The key thing is that with most digital systems, you're getting something that's been hacked into working with a certain amount of latency and jitter. With analogue systems, you're getting something that was designed from day one to do audio and nothing else.
Personally, I started out doing everything digitally (because I had a computer already), but switched to analogue as my needs increased. I think a lot of it was a romantic desire to be able to experience to some degree the process which went into making great albums of the past.

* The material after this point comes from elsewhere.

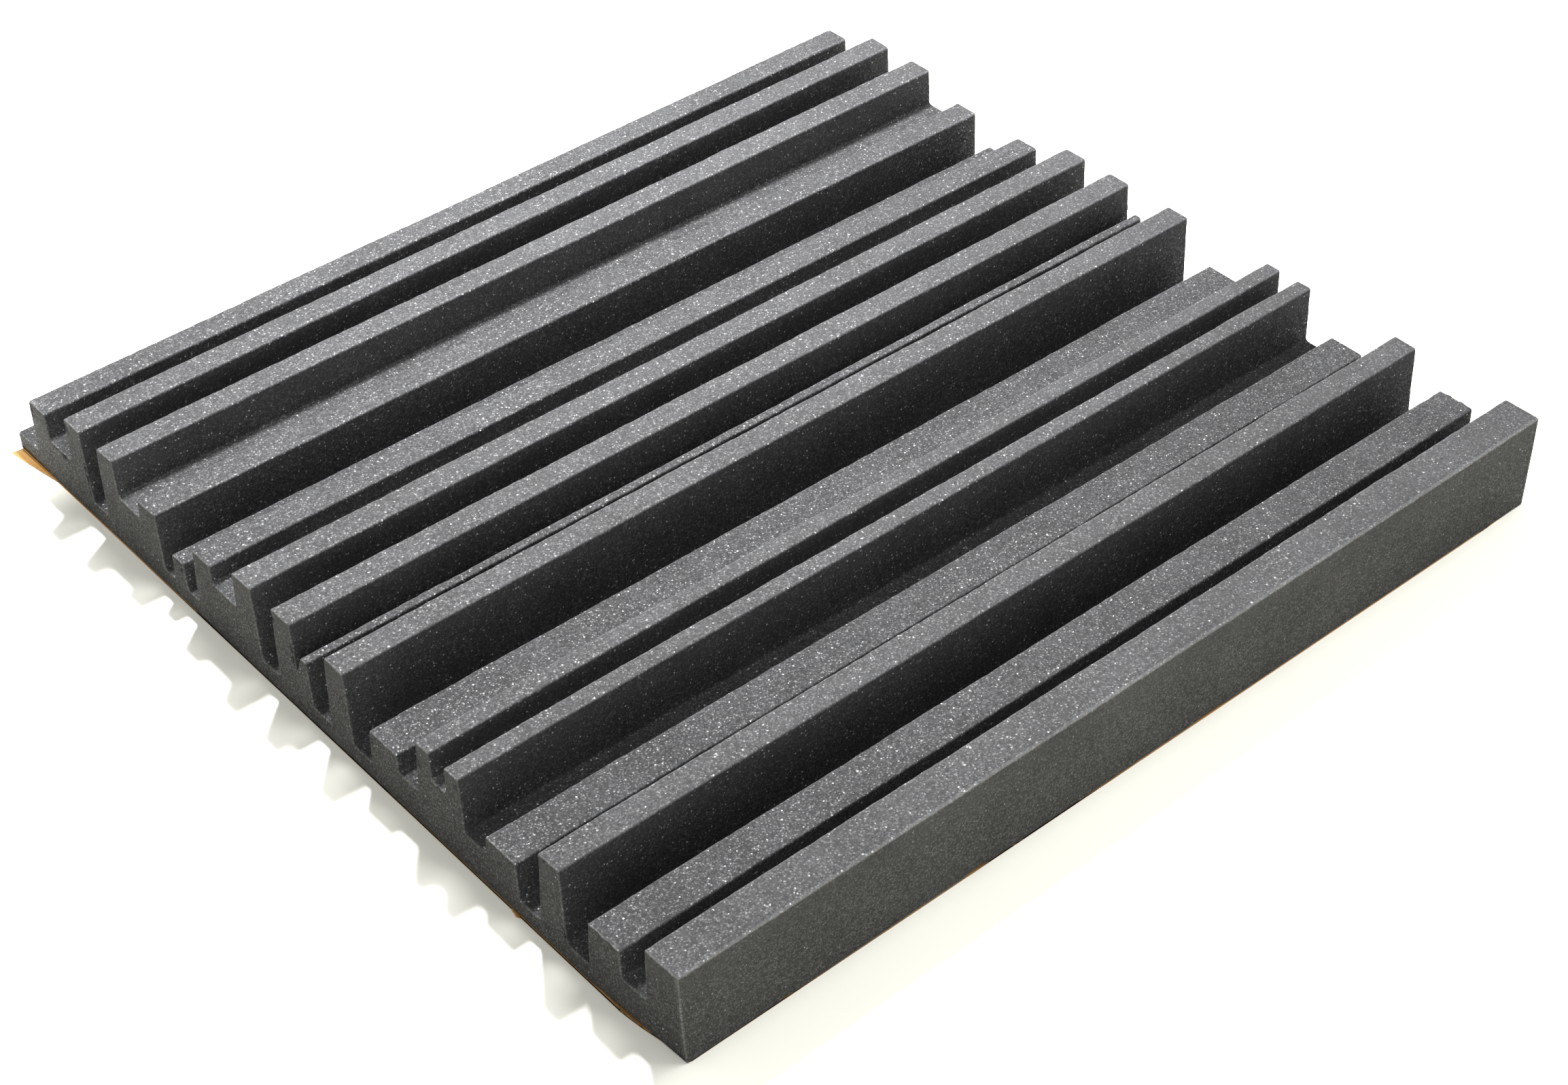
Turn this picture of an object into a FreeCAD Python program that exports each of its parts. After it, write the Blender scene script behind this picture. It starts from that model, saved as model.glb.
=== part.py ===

I could probably get better results with digital, because each time I flub a note on the bass or the vocals I could go back in and edit it into its proper place or chop in the same note from elsewhere in the song or another take or something. But I kind of like being forced to do it right in the first place (or at least with overdubs) - I find these limitations help me creatively.
That said, I do cheat rather a lot in that I'm composing the songs on a sequencer first and tracking that to tape instrument by instrument - if I was playing every single instrument by hand it would probably be a lot more painful.
The take home message
The more that things change, the more they stay the same.
Analogue: Cheap or Expensive, often temperamental, requires regular maintenance, may require a lot of ongoing expense on media
Computer: Cheap or Expensive, often temperamental, requires regular maintenance, may require a lot of ongoing expense on software
...you pays your money and you takes your choice. Either way you go, you will have problems, because at the end of the day, technology is hard.